■ **Instructions for the task**: How does the data below read from its first line through the line containing "# Driving dimensions, millimetres"? Print those lines exactly.

(A block of data)
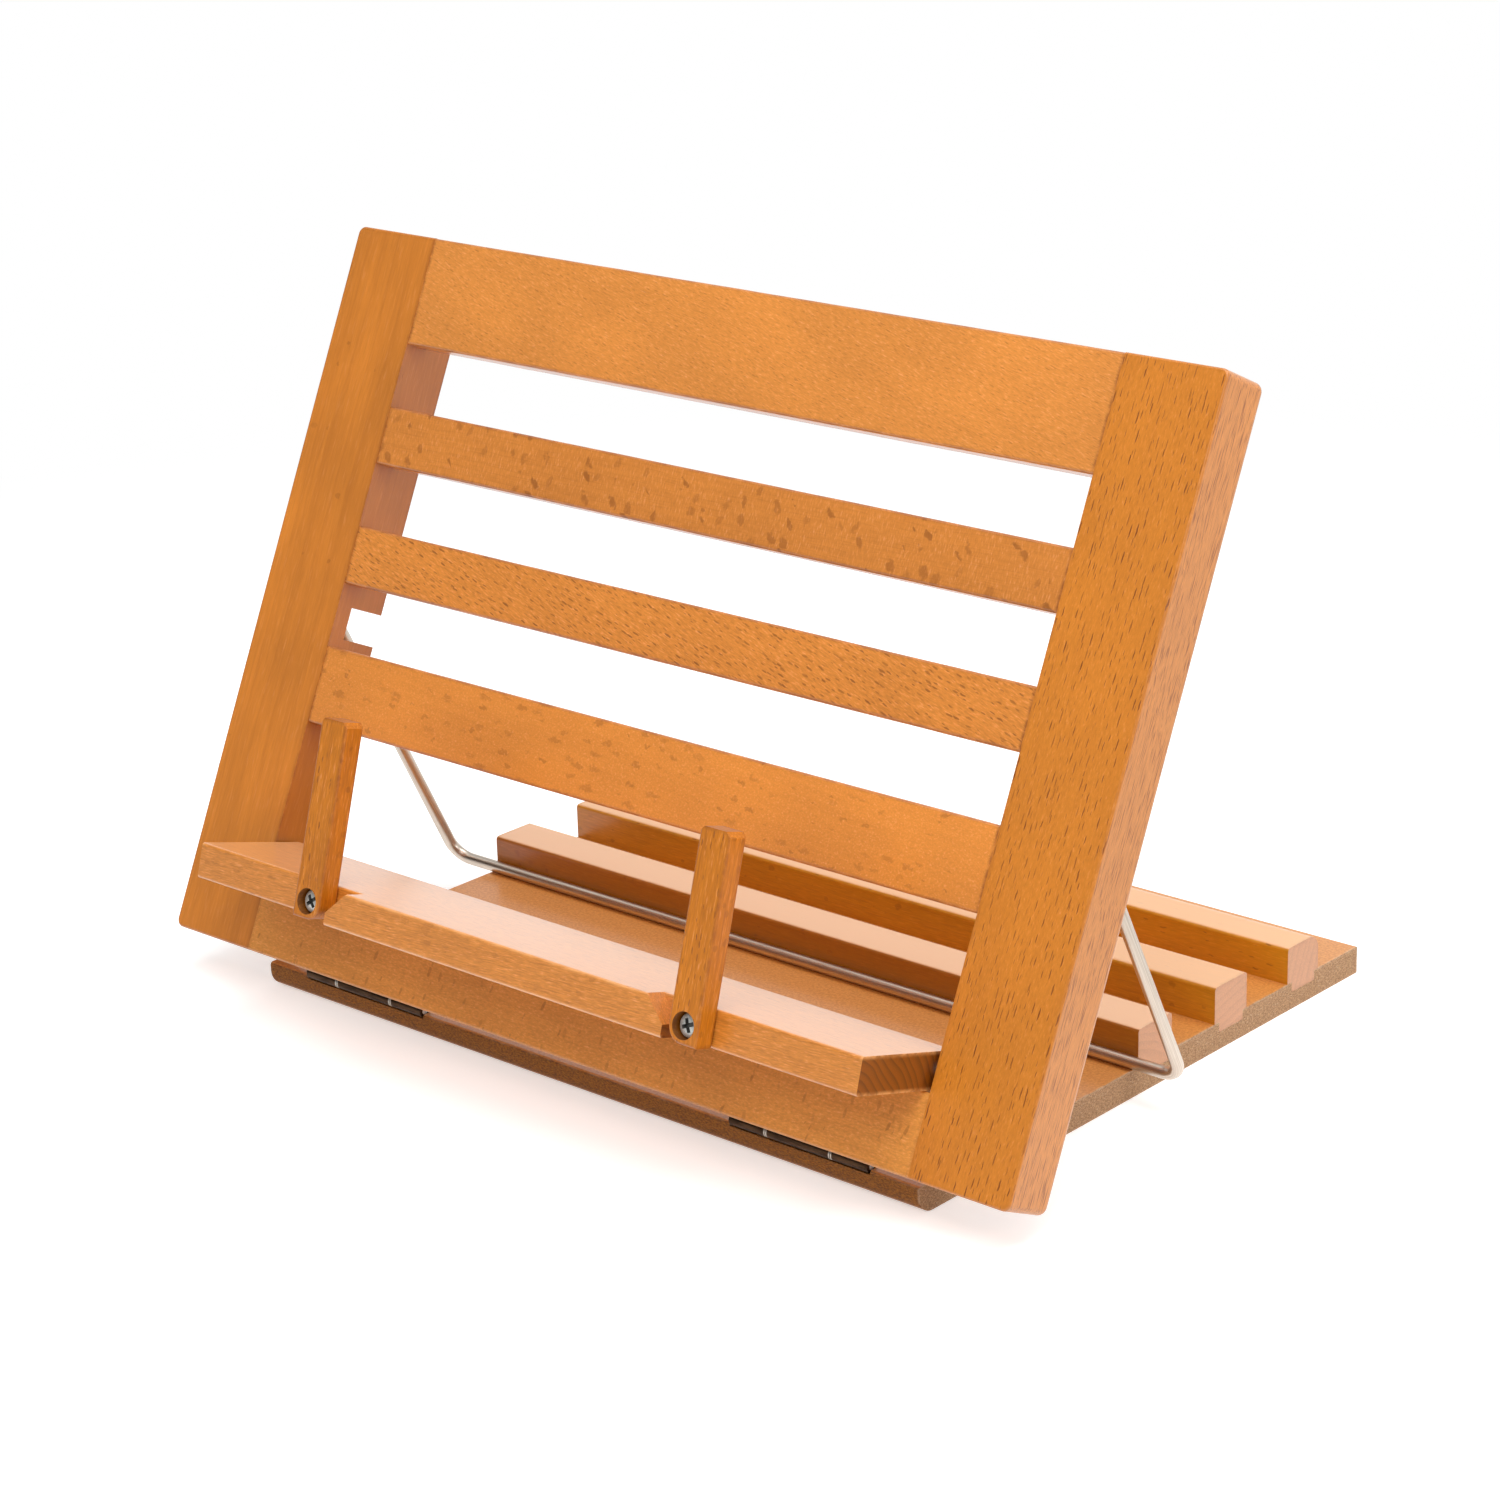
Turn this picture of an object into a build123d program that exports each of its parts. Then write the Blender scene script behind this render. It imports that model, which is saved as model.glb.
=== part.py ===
from build123d import *
import math
import os

os.makedirs("parts", exist_ok=True)

# Driving dimensions, millimetres

# Book frame: outside size, lean from the vertical in degrees, and the members
frame_width = 342.0
frame_height = 236.0
frame_lean = 25.0
stile_width = 35.0
stile_thickness = 20.0
rail_thickness = 9.5
bottom_rail_height = 24.5
ledge_opening = 51.0
lower_rail_height = 25.5
top_rail_height = 35.2
slat_share = 0.1904
rail_edge_round = 0.9
stile_edge_round = 0.8
stile_corner_round = 2.6
stile_back_corner_round = 3.0
dowel_diameter = 5.0
dowel_length = 24.0
dowel_clearance = 0.05
dowel_end_gap = 0.5

# Base board of fibreboard, with three battens let into it
base_side_gap = 2.0
base_thickness = 9.0
base_front_overhang = 1.4
base_depth = 223.0
base_toe_round = 6.2
base_edge_round = 1.0
base_side_round = 0.4
batten_height = 12.0
batten_round = 1.2
batten_heel_round = 5.0
batten_slat_clearance = 0.4
batten_slat_play = 3.2
tongue_depth = 3.2
tongue_front_step = 2.5
tongue_back_step = 2.0

# Butt hinges between the base and the bottom rail
hinge_length = 52.0
hinge_from_stile = 46.0
knuckle_radius = 2.1
knuckle_clearance = 0.4
knuckle_gap = 0.3
middle_knuckle_length = 24.0
hinge_pin_radius = 1.1
hinge_pin_play = 0.05
leaf_thickness = 1.0
leaf_width = 17.0
leaf_offset = 0.5
leaf_corner_round = 1.5
axis_above_base = 0.8
axis_below_rail = 1.2
leaf_pocket_clearance = 0.1
hinge_screw_head_radius = 2.4
hinge_screw_radius = 1.4
hinge_screw_length = 5.5
hinge_screw_spacing = 19.0
hinge_screw_inset = 9.0
hinge_screw_stagger = 3.0
hinge_screw_clearance = 0.03
screw_slot_width = 0.6
screw_slot_depth = 0.6
screw_slot_margin = 0.7

# Book ledge, tipped down at its front, turning on a pin at each end
ledge_side_gap = 1.5
ledge_depth = 42.0
ledge_thickness = 11.2
ledge_tip = 8.4
ledge_edge_round = 0.9
ledge_heel_round = 5.0
ledge_rest_clearance = 0.15
pivot_behind_front = 4.4
nose_projection = 7.2
nose_from_holder = 8.0
nose_chamfer_width = 7.5
nose_chamfer_height = 7.3
ledge_pin_radius = 2.0
ledge_pin_length = 18.0
ledge_pin_in_stile = 6.0
ledge_pin_play = 0.05
ledge_pin_clearance = 0.03

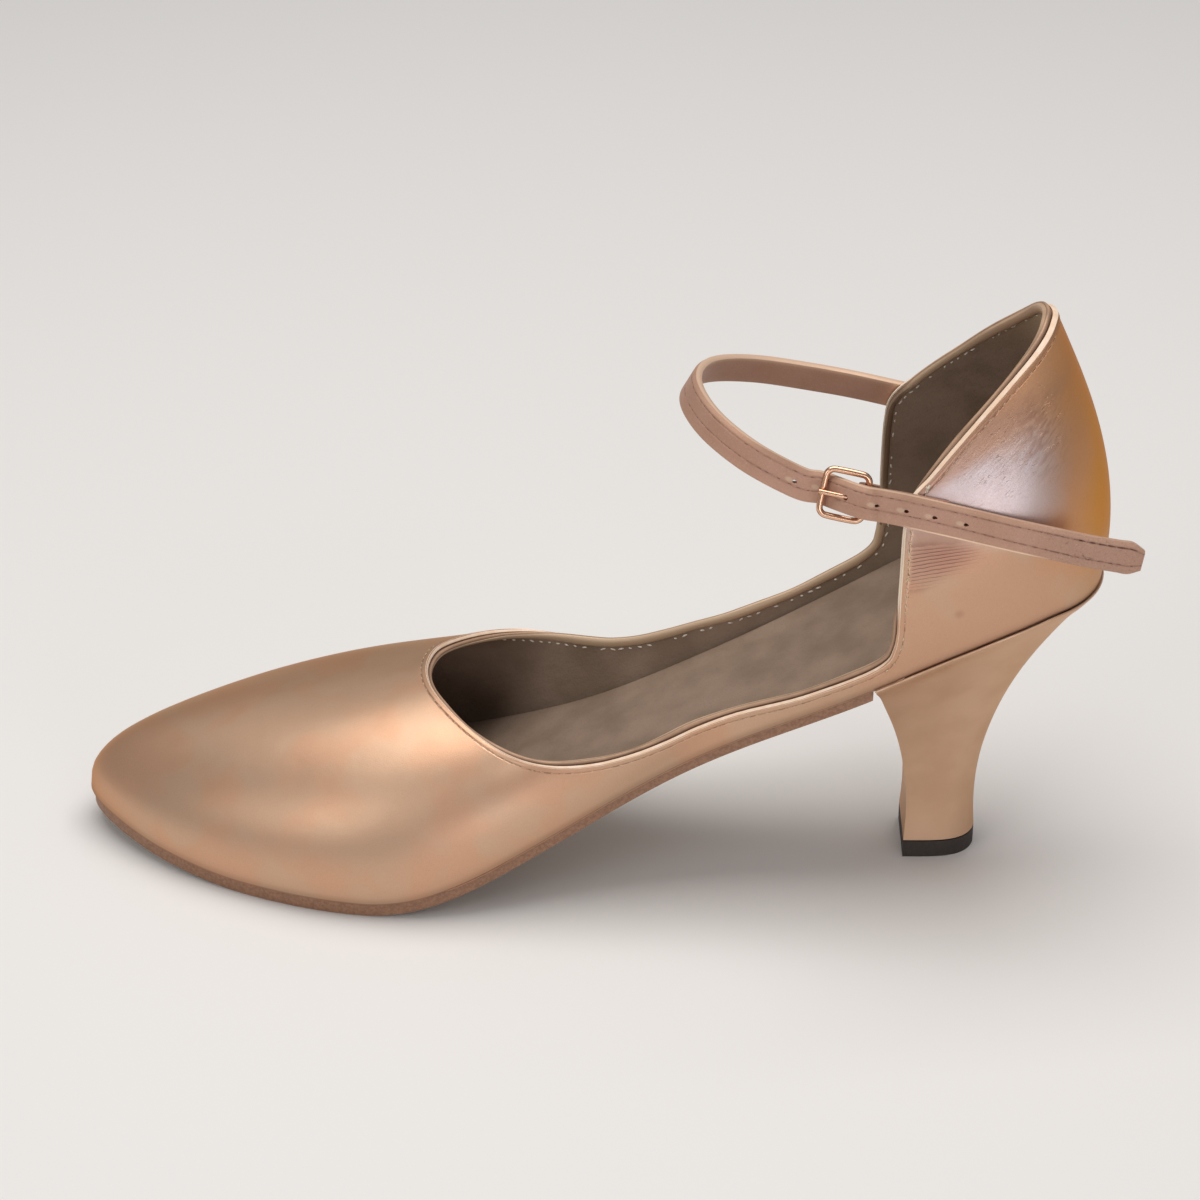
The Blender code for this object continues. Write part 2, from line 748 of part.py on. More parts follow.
def cut(target, cutter):
    """Take the cutter away from the target."""
    cutter.hide_render = True
    cutter.display_type = "WIRE"
    modifier = target.modifiers.new(cutter.name, "BOOLEAN")
    modifier.operation = "DIFFERENCE"
    modifier.object = cutter


def make_strap():
    """One strap from the loose end through the buckle to the inner quarter."""
    made = band("strap", strap_route(), STRAP_WIDTH, STRAP_THICKNESS, STRAP_STEPS, tip=0.35)
    cut(made, rod("prong_way", prong_points(), PRONG_RADIUS + GAP))
    return made


def main():
    for old in list(bpy.data.objects):
        bpy.data.objects.remove(old)
    make_upper()
    make_insole()
    make_outsole()
    make_heel()
    make_top_piece()
    make_strap()
    make_buckle_tab()
    make_buckle_frame()
    make_buckle_prong()


main()
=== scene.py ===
"""Looks of a closed-toe ballroom dance shoe in rose-gold leather, left foot.

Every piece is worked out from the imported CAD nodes, in metres: +X to the toe, +Y to the outer
side, +Z up. Small sizes are written in millimetres and turned into metres by MM.
"""
import json
import math
import random

import bmesh
import bpy
import numpy as np
from mathutils import Matrix, Vector
from mathutils.bvhtree import BVHTree
from mathutils.kdtree import KDTree

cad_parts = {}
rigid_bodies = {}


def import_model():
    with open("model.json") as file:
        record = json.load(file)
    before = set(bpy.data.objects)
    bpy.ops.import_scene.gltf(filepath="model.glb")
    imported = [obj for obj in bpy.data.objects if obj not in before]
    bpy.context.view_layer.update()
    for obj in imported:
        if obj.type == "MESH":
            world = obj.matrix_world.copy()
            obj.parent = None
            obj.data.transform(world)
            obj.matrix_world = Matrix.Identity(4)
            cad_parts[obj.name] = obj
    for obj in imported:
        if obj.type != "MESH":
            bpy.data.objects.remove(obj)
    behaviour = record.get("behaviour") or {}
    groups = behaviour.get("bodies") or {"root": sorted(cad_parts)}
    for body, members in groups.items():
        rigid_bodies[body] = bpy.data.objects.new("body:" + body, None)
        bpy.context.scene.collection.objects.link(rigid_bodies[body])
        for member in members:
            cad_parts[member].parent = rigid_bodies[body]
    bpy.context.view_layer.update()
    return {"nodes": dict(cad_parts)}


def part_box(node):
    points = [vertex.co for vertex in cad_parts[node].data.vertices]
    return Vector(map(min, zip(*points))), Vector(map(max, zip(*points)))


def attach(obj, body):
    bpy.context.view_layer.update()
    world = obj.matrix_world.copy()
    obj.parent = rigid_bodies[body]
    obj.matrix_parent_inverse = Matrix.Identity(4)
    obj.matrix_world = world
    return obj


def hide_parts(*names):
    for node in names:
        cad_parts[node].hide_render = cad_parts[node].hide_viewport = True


for old in list(bpy.data.objects):
    bpy.data.objects.remove(old)
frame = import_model()

MM = 0.001

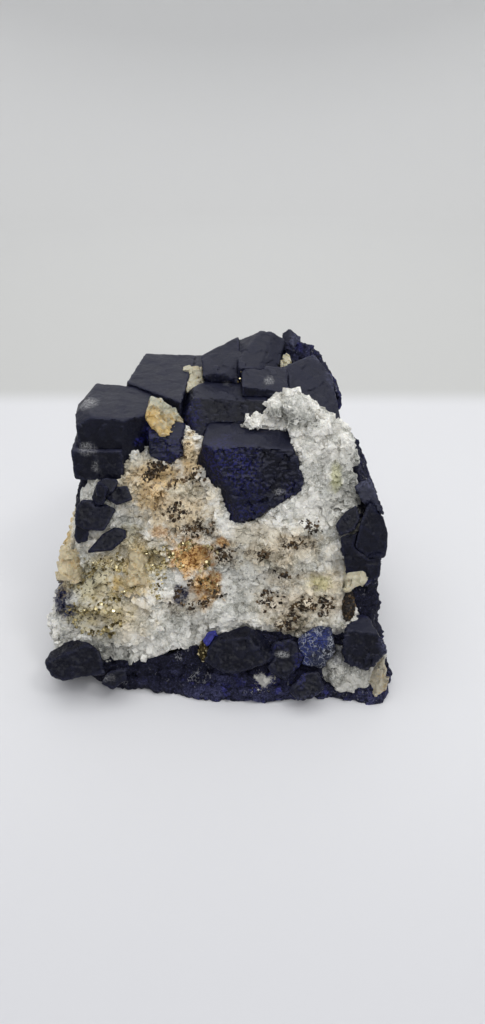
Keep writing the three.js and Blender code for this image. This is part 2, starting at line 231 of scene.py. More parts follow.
# %% Helpers: nodes
def add(tree, kind, inputs=None, **settings):
    """Adds a node. Each input is given a value, or is wired to another node's output."""
    node = tree.nodes.new(kind)
    for key, value in settings.items():
        setattr(node, key, value)
    for key, value in (inputs or {}).items():
        if isinstance(value, bpy.types.NodeSocket):
            tree.links.new(value, node.inputs[key])
        else:
            node.inputs[key].default_value = value
    return node


def maths(tree, operation, *values):
    return add(tree, "ShaderNodeMath", dict(enumerate(values)), operation=operation).outputs[0]


def product(tree, *values):
    return maths(tree, "MULTIPLY", *values)


def vector_maths(tree, operation, *values):
    node = add(tree, "ShaderNodeVectorMath", dict(enumerate(values)), operation=operation)
    return node.outputs["Value" if operation in ("LENGTH", "DOT_PRODUCT") else "Vector"]


def scaled(tree, vector, factor):
    node = add(tree, "ShaderNodeVectorMath", {0: vector, "Scale": factor}, operation="SCALE")
    return node.outputs["Vector"]


def remap(tree, value, low, high, to_low=0.0, to_high=1.0, kind="SMOOTHSTEP"):
    wires = {"Value": value, "From Min": low, "From Max": high, "To Min": to_low, "To Max": to_high}
    return add(tree, "ShaderNodeMapRange", wires, interpolation_type=kind).outputs["Result"]


def mixed(tree, share, first, second, blend="MIX"):
    node = add(tree, "ShaderNodeMix", {0: share, 6: first, 7: second}, data_type="RGBA")
    node.blend_type = blend
    return node.outputs[2]


def new_group(name, kind, ins, outs):
    """A node group with named sockets. Each input is (name, socket type, value)."""
    group = bpy.data.node_groups.new(name, kind)
    for label, socket_type, value in ins:
        socket = group.interface.new_socket(label, in_out="INPUT", socket_type=socket_type)
        if value is not None:
            socket.default_value = value
    for label, socket_type in outs:
        group.interface.new_socket(label, in_out="OUTPUT", socket_type=socket_type)
    start = group.nodes.new("NodeGroupInput")
    end = group.nodes.new("NodeGroupOutput")
    return group, start.outputs, end.inputs


FLOAT, VECTOR = "NodeSocketFloat", "NodeSocketVector"
GEOMETRY, INTEGER, COLLECTION = "NodeSocketGeometry", "NodeSocketInt", "NodeSocketCollection"


# %% [markdown]
# ## Shader effects that several minerals share
#
# Five effects come back in most of the minerals here. *Patch* is a ragged spot at a given place,
# for rust, honey stains or powder. *Grit* is random fine speckle with a matching height for bump.
# *Cells* gives each grain-sized cell its own random value, because a granular mineral varies from
# grain to grain and not smoothly. *Seams* are the thin lines between such grains. *Facets* gives
# every cell a flat surface with its own tilt, which is what makes a cleaved mineral sparkle. Each
# is built once as a group, in millimetres.

# %% Shared shader groups
def place_in_mm(group):
    here = add(group, "ShaderNodeTexCoord").outputs["Object"]
    return scaled(group, here, 1 / MM)


def ragged_distance(group, start, here, ragged):
    """Distance from a place, measured in reaches and made uneven by a noise round 0.5."""
    offset = vector_maths(group, "SUBTRACT", here, start["Place"])
    distance = vector_maths(group, "LENGTH", vector_maths(group, "DIVIDE", offset, start["Reach"]))
    return maths(group, "MULTIPLY_ADD", maths(group, "SUBTRACT", ragged, 0.5),
                 product(group, start["Raggedness"], 4.0), distance)


def build_patch():
    group, start, end = new_group(
        "patch", "ShaderNodeTree",
        [("Place", VECTOR, None), ("Reach", VECTOR, (10, 10, 10)), ("Ragged", FLOAT, 0.5),
         ("Raggedness", FLOAT, 0.5), ("Softness", FLOAT, 0.3)],
        [("Mask", FLOAT)],
    )
    ragged = ragged_distance(group, start, place_in_mm(group), start["Ragged"])
    inner = maths(group, "SUBTRACT", 1.0, start["Softness"])
    outer = maths(group, "ADD", 1.0, start["Softness"])
    group.links.new(remap(group, ragged, inner, outer, 1.0, 0.0), end["Mask"])
    return group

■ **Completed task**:
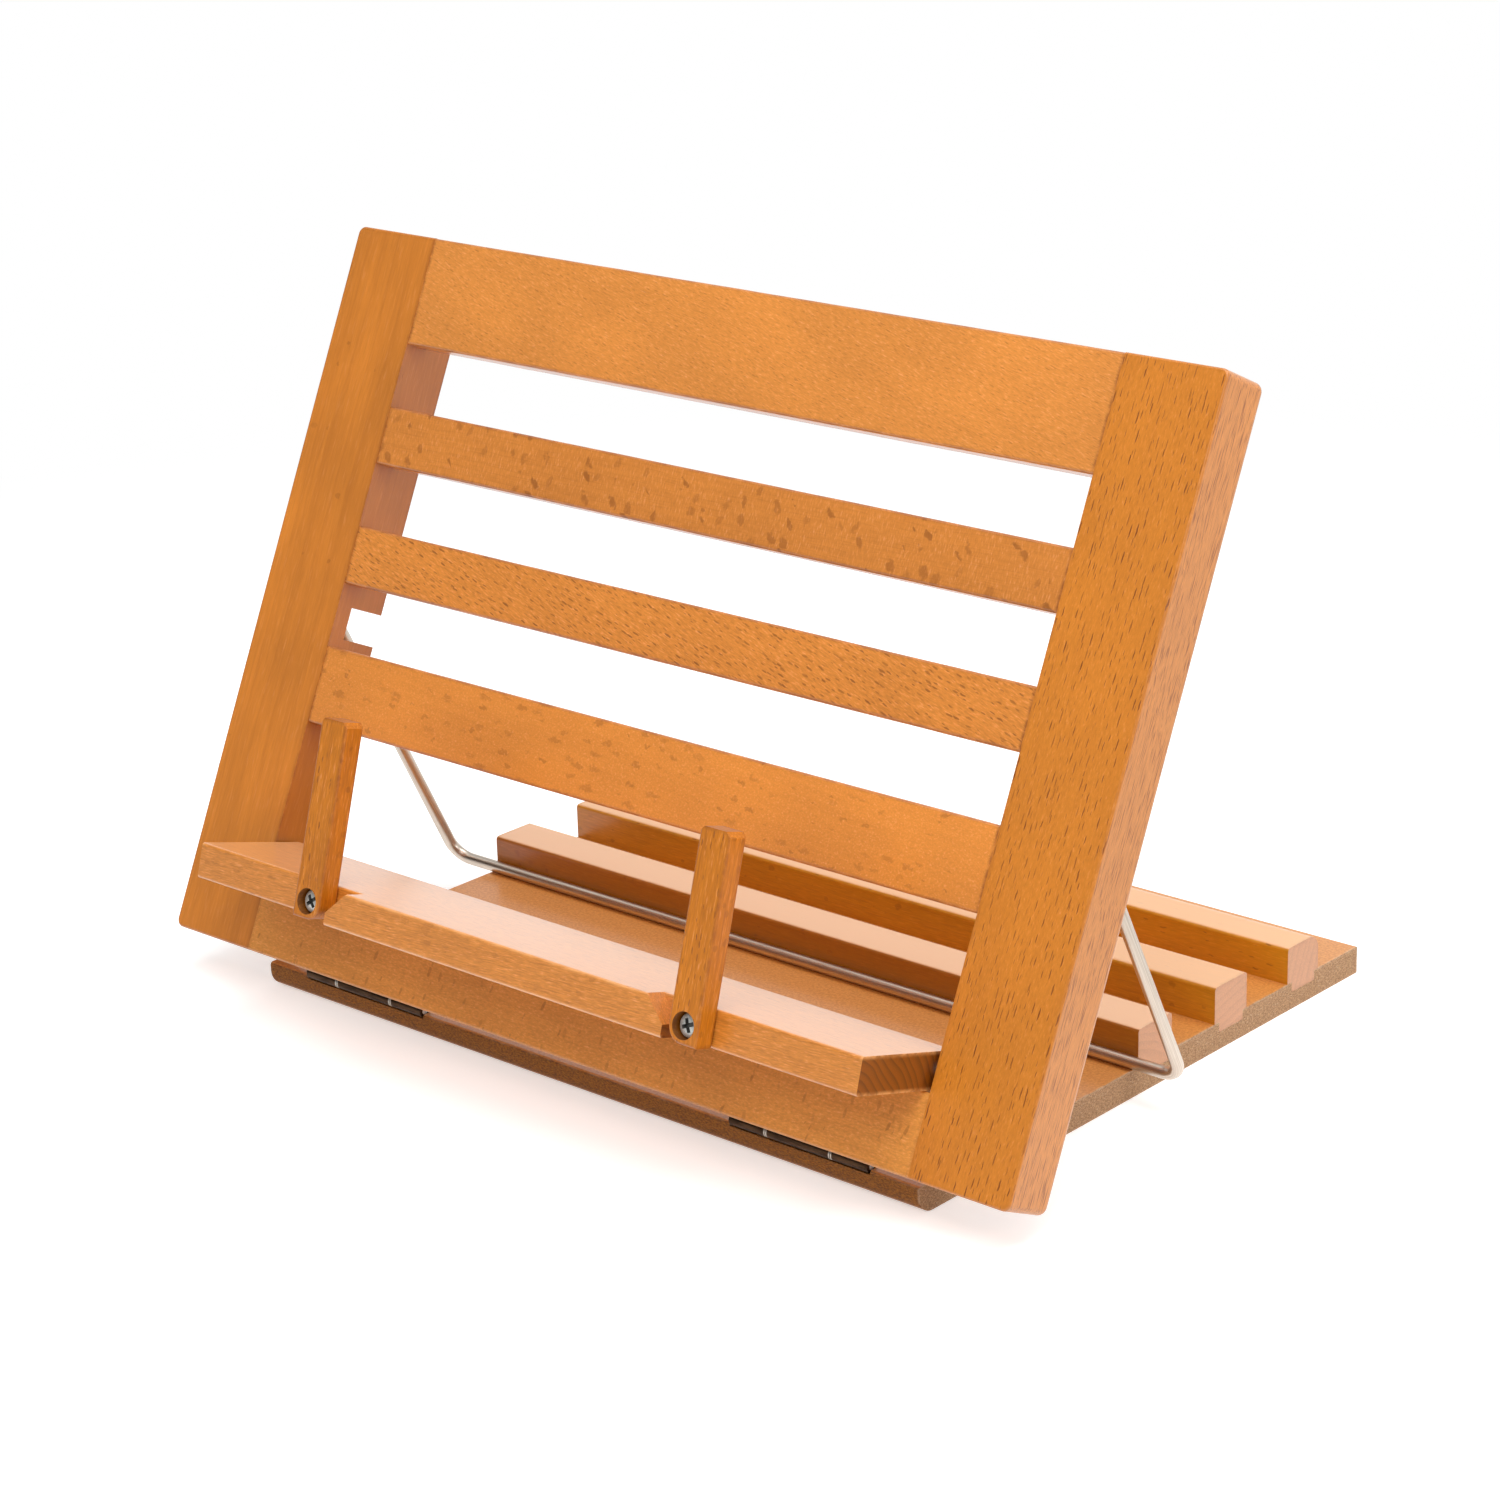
Turn this picture of an object into a build123d program that exports each of its parts. Then write the Blender scene script behind this render. It imports that model, which is saved as model.glb.
=== part.py ===
from build123d import *
import math
import os

os.makedirs("parts", exist_ok=True)

# Driving dimensions, millimetres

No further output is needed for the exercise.